== What is required ==
Repeat only the lines from the one containing "the chassis floor." through the one containing "before = set(bpy.data.objects)", exactly as written, both ends included.

######

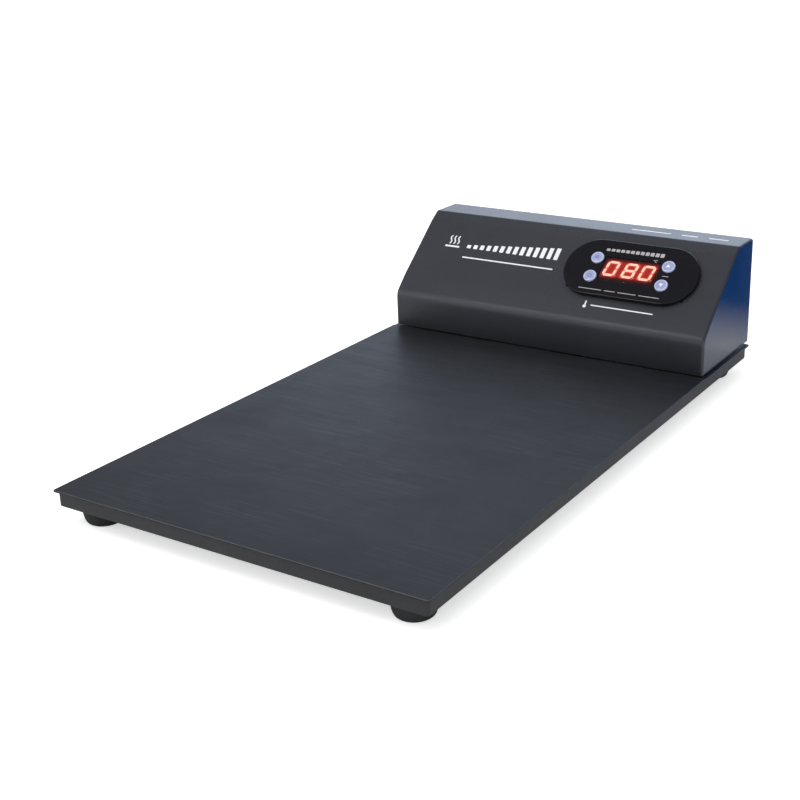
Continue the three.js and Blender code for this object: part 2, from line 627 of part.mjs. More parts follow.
const WIRES = [ // path points are [x, y, z]
  {
    name: 'heater_cable', finish: FINISH.heaterCable, radius: 1.7, steps: 26,
    path: [
      [-22, 92.8, 10.2], [-20, 104, 9.8], [-6, 120, 9.7], [-2.6, 129.6, 9.9],
      [-1.9, 131.8, 13.0], [-1.9, 132, 20], [2, 134, 28], [14, 147, 30],
      ...toTerminal(-15, -37),
    ],
  },
  {
    name: 'sensor_cable', finish: FINISH.sensorCable, radius: 1.0, steps: 28,
    path: [
      [0, 88.0, 11.2], [0.5, 98, 9.6], [3.5, 120, 9.4], [2.8, 129.8, 9.6],
      [2.6, 131.8, 12.6], [2.6, 132, 18.5], [14, 133, 23.2], [40, 146, 23.6],
      [54.5, 152, 25], ...toTerminal(14, -36),
    ],
  },
  {
    name: 'switch_feed_wire', finish: FINISH.brownWire, radius: 1.2, steps: 16,
    path: [
      [INLET_X + 7, 135.4, 38], [INLET_X + 7.5, 131, 38], [INLET_X + 18, 126.5, 42],
      [SWITCH_X - 8, 130, UPPER_TAB_Z], [SWITCH_X - 1, 135, UPPER_TAB_Z],
      [SWITCH_X, 140.5, UPPER_TAB_Z],
    ],
  },
  {
    name: 'live_wire', finish: FINISH.brownWire, radius: 1.2, steps: 18,
    path: [
      [SWITCH_X, 140.5, LOWER_TAB_Z], [SWITCH_X + 1, 134, 39], [4, 138, 35], [18, 150, 33],
      ...toTerminal(-7, -38.5),
    ],
  },
  {
    name: 'neutral_wire', finish: FINISH.blueWire, radius: 1.2, steps: 28,
    path: [
      [INLET_X - 7, 135.3, 38], [INLET_X - 6.9, 132, 37.6], [INLET_X - 5, 128, 34],
      [INLET_X + 12, 124, 25.2], [-16, 118, 23.4], [18, 113, 23.4], [38, 126, 23.2],
      [43, 142, 26.5], ...toTerminal(2, -36.5),
    ],
  },
];
for (const { name, finish, radius, steps, path } of WIRES) {
  piece(plateAxes, name, finish, tube(path, radius, steps));
}

// Earth wire with a flat tongue and ring, screwed to the chassis floor.
const RING_Z = [FLOOR_Z1 + GAP, FLOOR_Z1 + GAP + 1];
piece(plateAxes, 'earth_wire', FINISH.greenWire, join(
  tube([
    [INLET_X, 135.3, 42], [INLET_X - 0.4, 132, 42], [INLET_X - 6, 126, 40],
    [INLET_X - 20, 117, 32], [-78, 116, 25], [-81.4, 121, 22.2], [-81.6, 125.2, 21.95],
  ], 1.2, 22),
  box([-83, -80.2], [123.4, 127.6], RING_Z),
  cut(rodZ(3.9, RING_Z, EARTH_AT, 16), rodZ(SCREW_HOLE_R, [15, 25], EARTH_AT, 10)),
));
piece(plateAxes, 'earth_screw', FINISH.brass, slottedScrew({
  at: EARTH_AT, tip: 17.4, seat: RING_Z[1] + GAP, top: 23.7,
  headRadius: 3.0, crownRadius: 2.3, slotFloor: 22.9,
}));

export default hotPlate;
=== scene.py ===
"""A laboratory hotplate: a flat heating plate in a shallow tray on four rubber feet, with a
sloping control housing across its rear end. +X is right, -Y the front and +Z up; the floor is
z = 0. Shapes are drawn in millimetres, either from the floor under the middle of the plate
(from_floor) or on the housing's sloping panel (on_slope)."""
import json
from functools import cached_property
from math import atan2, cos, exp, hypot, pi, radians, sin, sqrt, tan

import bmesh
import bpy
from mathutils import Matrix, Vector


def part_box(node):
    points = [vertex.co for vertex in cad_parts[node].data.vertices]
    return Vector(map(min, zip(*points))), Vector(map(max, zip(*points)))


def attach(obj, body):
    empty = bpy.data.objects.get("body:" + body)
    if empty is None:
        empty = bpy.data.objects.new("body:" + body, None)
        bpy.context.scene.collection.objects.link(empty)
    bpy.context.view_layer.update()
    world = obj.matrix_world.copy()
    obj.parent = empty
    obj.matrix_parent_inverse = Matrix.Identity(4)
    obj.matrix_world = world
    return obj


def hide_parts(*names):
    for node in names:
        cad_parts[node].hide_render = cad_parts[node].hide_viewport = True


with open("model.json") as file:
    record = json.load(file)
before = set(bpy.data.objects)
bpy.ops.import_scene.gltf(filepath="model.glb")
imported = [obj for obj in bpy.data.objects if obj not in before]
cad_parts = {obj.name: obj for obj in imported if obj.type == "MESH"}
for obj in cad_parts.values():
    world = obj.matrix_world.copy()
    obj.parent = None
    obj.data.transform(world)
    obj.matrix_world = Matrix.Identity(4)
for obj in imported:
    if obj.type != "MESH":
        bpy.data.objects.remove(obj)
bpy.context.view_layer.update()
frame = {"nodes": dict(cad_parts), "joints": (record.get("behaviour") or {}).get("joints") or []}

MM = 0.001
CHASSIS = "chassis"
SHEET = 1.2  # thickness of the folded sheets
CLEAR = 1.85  # radius of a screw clearance hole
WINDOW = (-0.5, -0.5)  # centre of the display window on the slope
DISPLAY_DEPTH = 2.1  # centre of the display block below the panel
scene = bpy.context.scene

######

== Result of this task ==
// Earth wire with a flat tongue and ring, screwed to the chassis floor.
const RING_Z = [FLOOR_Z1 + GAP, FLOOR_Z1 + GAP + 1];
piece(plateAxes, 'earth_wire', FINISH.greenWire, join(
  tube([
    [INLET_X, 135.3, 42], [INLET_X - 0.4, 132, 42], [INLET_X - 6, 126, 40],
    [INLET_X - 20, 117, 32], [-78, 116, 25], [-81.4, 121, 22.2], [-81.6, 125.2, 21.95],
  ], 1.2, 22),
  box([-83, -80.2], [123.4, 127.6], RING_Z),
  cut(rodZ(3.9, RING_Z, EARTH_AT, 16), rodZ(SCREW_HOLE_R, [15, 25], EARTH_AT, 10)),
));
piece(plateAxes, 'earth_screw', FINISH.brass, slottedScrew({
  at: EARTH_AT, tip: 17.4, seat: RING_Z[1] + GAP, top: 23.7,
  headRadius: 3.0, crownRadius: 2.3, slotFloor: 22.9,
}));

export default hotPlate;
=== scene.py ===
"""A laboratory hotplate: a flat heating plate in a shallow tray on four rubber feet, with a
sloping control housing across its rear end. +X is right, -Y the front and +Z up; the floor is
z = 0. Shapes are drawn in millimetres, either from the floor under the middle of the plate
(from_floor) or on the housing's sloping panel (on_slope)."""
import json
from functools import cached_property
from math import atan2, cos, exp, hypot, pi, radians, sin, sqrt, tan

import bmesh
import bpy
from mathutils import Matrix, Vector


def part_box(node):
    points = [vertex.co for vertex in cad_parts[node].data.vertices]
    return Vector(map(min, zip(*points))), Vector(map(max, zip(*points)))


def attach(obj, body):
    empty = bpy.data.objects.get("body:" + body)
    if empty is None:
        empty = bpy.data.objects.new("body:" + body, None)
        bpy.context.scene.collection.objects.link(empty)
    bpy.context.view_layer.update()
    world = obj.matrix_world.copy()
    obj.parent = empty
    obj.matrix_parent_inverse = Matrix.Identity(4)
    obj.matrix_world = world
    return obj


def hide_parts(*names):
    for node in names:
        cad_parts[node].hide_render = cad_parts[node].hide_viewport = True


with open("model.json") as file:
    record = json.load(file)
before = set(bpy.data.objects)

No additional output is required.